KFC's relatively short history started with a merger between the two oldest football clubs from Kolding, Kolding IF and Kolding Boldklub, which was put into effect on 1 January 2002 after a period of intense negotiations.

In 2002–03, their first complete season as Kolding FC, the club, that had just been relegated from the 1. Division, finished the season in the middle of the table in the 2. Division, placed ninth among sixteen teams. In 2003–04, the team was just one point away from promotion back to the 1. Division, but missed the opportunity after losing to Dalum and Næstved.

Finally, in 2004–05, the club topped the 2. Division, with an impressive 23 wins, 7 losses, no ties, and gained promotion back into 1. Division.

In the winter break in the 2005–06-season, the team was 3rd, and had greatly exceeded their own expectations of reaching the top 11. They needed just 2 points to reach the 2nd place, which granted promotion to the Superliga.

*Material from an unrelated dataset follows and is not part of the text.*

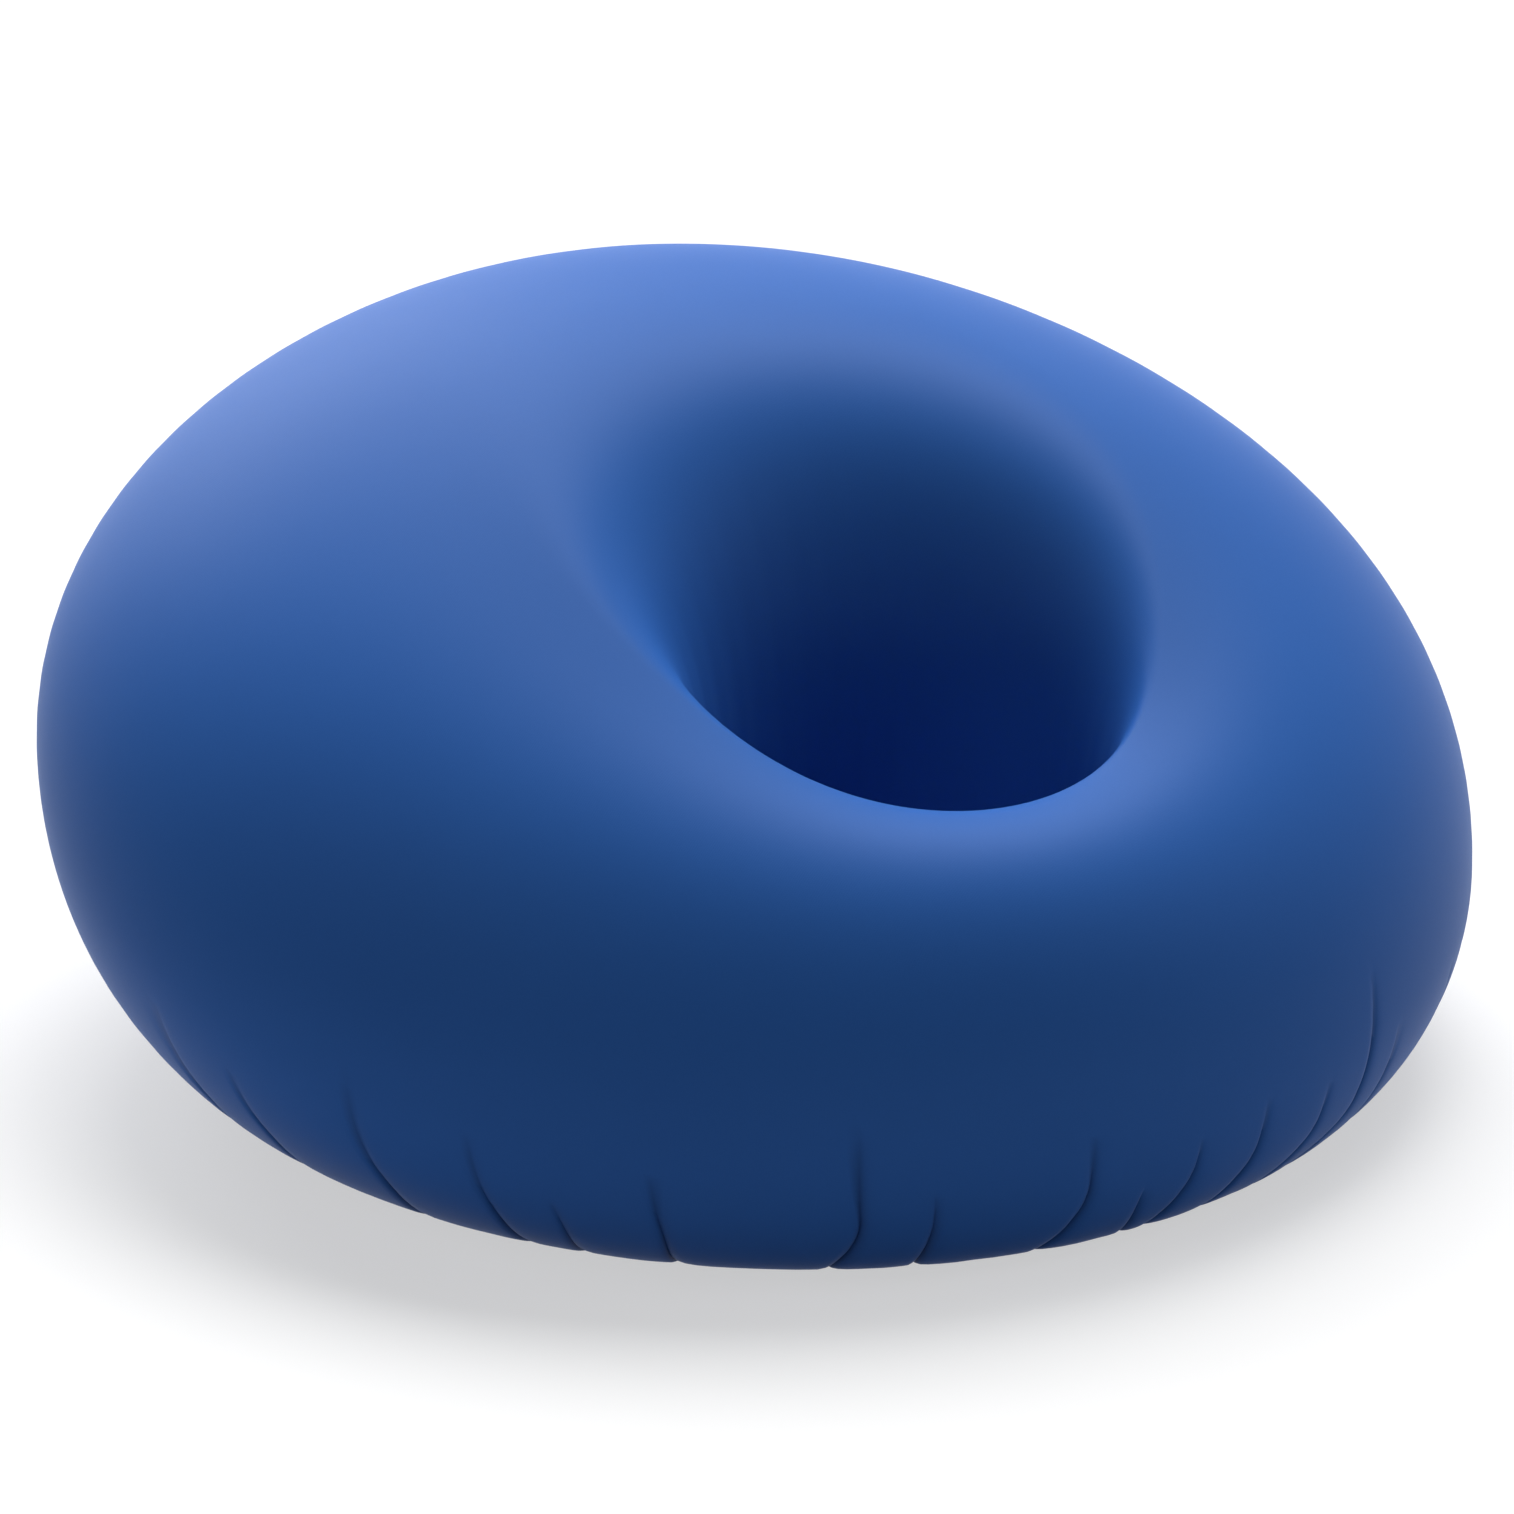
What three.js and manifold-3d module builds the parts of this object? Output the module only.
// A lounge chair made as one upholstered foam ring: a round outline, an off-centre hole, a low
// front lip and a high back. A plywood ring with five feet carries the foam, and a stretch cover
// is pulled over it, down through the hole and round under the edge, where a zip closes it.
// Units are millimetres. The floor is z = 0, +Z is up and the front faces -Y. The origin lies on
// the floor under the middle of the outline. Angles are in degrees and run from the front (-Y)
// over the right side (+X) to the back.
import * as THREE from 'three';
import { mergeVertices } from 'three/addons/utils/BufferGeometryUtils.js';
import Module from 'manifold-3d';

const wasm = await Module();
wasm.setup();

// Clearances and layers
const gap = 0.3;
const overrun = 5;
const coverThickness = 2;
const waddingThickness = 10;

// The form follows four rings, each an ellipse seen from above: the throat is the narrowest
// place of the hole, the crown is the highest line, the belt is the widest line, and the foot is
// where the side turns under. Heights change smoothly from the front over the sides to the back.
// The crown and the foot keep their distance from the throat at the front, where the ring is
// narrowest.
const holeCentre = -280;
const throatRadius = 160;
const throatLevel = 236;
const footRadius = 441;
const underside = 12;
const frontShoulder = 12;
const sideShoulder = 112;
const crownBack = 216;
const frontFootDistance = 116;
const throatFront = holeCentre - throatRadius;
const crownFront = throatFront - frontShoulder;
const baseCentre = throatFront - frontFootDistance + footRadius;
const level = (height) => ({ front: height, side: height, back: height });
const round = (radius) => ({ halfWidth: radius, halfDepth: radius });
const throat = { centre: holeCentre, ...round(throatRadius), height: level(throatLevel) };
const crown = {
  centre: (crownFront + crownBack) / 2,
  halfWidth: throatRadius + sideShoulder,
  halfDepth: (crownBack - crownFront) / 2,
  height: { front: 350, side: 451, back: 636 },
};
const belt = { centre: 0, halfWidth: 625, halfDepth: 604, height: { front: 158, side: 170, back: 394 } };
const foot = { centre: baseCentre, ...round(footRadius), height: level(underside) };

// How far each curve between two rings keeps its first direction, as a share of the way
const fullnessShare = {
  throatUp: { front: 0.57, side: 0.56, back: 0.76 },
  crownIn: { front: 0.56, side: 0.55, back: 0.77 },
  crownOut: { front: 0.65, side: 0.59, back: 0.53 },
  beltUp: { front: 0.48, side: 0.515, back: 0.55 },
  beltDown: { front: 0.45, side: 0.505, back: 0.56 },
  footOut: { front: 0.57, side: 0.53, back: 0.49 },
};

// Steps round the ring, closer together at the front where the ring is narrow, and the places
// along each curve where a row of points lies
const fineSteps = 72;
const frontBunchingShare = 0.25;
const innerRowShares = [0.28, 0.52, 0.76];
const upperRowShares = [0.34, 0.68];
const lowerRowShares = [0.40, 0.72];

// Pleats in the cover's gathered lower edge: one crease and two puffs in every three fine steps
const stepsPerPleat = 3;
const pleatDepth = 5;
const pleatStartShare = 0.5;
const creaseShare = 0.2;

// The recess under the seat, which holds the base ring, its feet and the zip
const rimWidth = 41;
const boardInset = 29;
const boardLevel = 31;
const boardThickness = 18;
const recessHeadroom = 2.5;
const clothThickness = 1;
const clothOverhang = 4;
const hookTapeThickness = 2;
const ventRadius = 16;
const ventInset = 121;
const ventAngles = [100, 140, 180, 220, 260];

// Five feet on one circle, each a plastic glide with a steel stud in a tee nut
const feetCount = 5;
const feetInset = 31;
const soleRadius = 17;
const soleEdge = 3;
const footTopRadius = 20;
const studRadius = 4;
const studHeadRadius = 10;
const studHeadThickness = 4;
const studPocketDepth = 6;
const nutBarrelRadius = 5.4;
const nutBarrelLength = 13;
const nutFlangeRadius = 11;
const nutFlangeThickness = 1.5;

// Firm foam blocks inside the soft foam
const seatCoreInset = 41;
const seatCoreHoleWall = 45;
const seatCoreHeight = 100;
const seatCoreTipWidth = 30;
const backCoreHoleWall = 150;
const backCoreThickness = 170;
const backCoreTopWall = 216;
const backCoreHalfSpread = 52;

// The zip runs round the recess, open at its middle line between two rows of coil
const zipInset = 18;
const zipStart = 30;
const zipEnd = 330;
const zipStopInset = 1;
const zipParkInset = 4;
const tapeWidth = 10.8;
const tapeThickness = 1;
const coilWidth = 2;
const coilHeight = 2.6;
const coilGap = 2.4;
const bridgeGap = 1;

// The slider and its pull
const sliderLength = 14;
const sliderFrontWidth = 10;
const sliderRearWidth = 9;
const sliderPlate = 1.5;
const sliderPlay = 0.4;
const sliderChannelWidth = 8.2;
const sliderWebThickness = 1.2;
const sliderWebLength = 9;
const bailOpening = 2.2;
const bailThickness = 1.6;
const bailWidth = 2.4;
const bailInnerLength = 8;
const pullBar = 1.4;
const pullWindowWidth = 3.6;
const pullWindowLength = 6.5;
const pullRailWidth = 1.2;
const pullLength = 17;
const pullHoleRadius = 1.2;

// Stops at the two ends of the zip
const stopLength = 3;
const stopWidth = 8.8;
const stopPlate = 1;

// Faces round the turned pieces
const footSides = 20;
const studSides = 12;
const baseSides = 72;
const zipSteps = 60;
const sliderCurveSteps = 4;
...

However, the team did not make it. Five matches before the season ending, the expectations were adjusted to the top-5, but four losses and a tie destroyed that. The team ended 6th, after a very unstable summer-season.

Nike sponsorship 
On 6 March 2007, the club announced that Nike was to give a five-year sponsorship to KFC. The chairman, Jens Haugaard, called the deal "extremely big for a 1st division club". The sponsorship has been said to be worth "more than DKK 3 million" and "DKK 5 million". The deal consists of the following components:
All clothing for all teams in the club and for the mother clubs, Kolding IF and Kolding Boldklub, training and match kits
An undisclosed amount of money
A yearly friendly match facing the highest ranking other Danish Nike-sponsored team (currently Odense Boldklub)
The other way round, KFC must be available for a yearly match with a lower ranking Nike-team

Stadium 

Kolding FC currently play their home matches on Kolding Stadion, built in 1931. A modernization of the stadium has been done, including a VIP section, but further efforts have been halted because of the municipality not allowing it. Therefore, a new stadium is planned, either near the sports centre Kolding Hallen or near the planned site for the new Kolding Superdome.

Colours and badge

Until 2005–06 
The round logo was introduced at the club's foundation in 2002. The eagle was also pictured – in a larger format – on the shirts of the club at that time. This logo was designed by a local advertising agency, Schultz & Sørensen.

Current logo 
The current logo has a more badge-like shape than the previous one. With the logo change came new jerseys as well – the classic Kolding blue/white-uniform was traded for a more distinctive maroon/black approach.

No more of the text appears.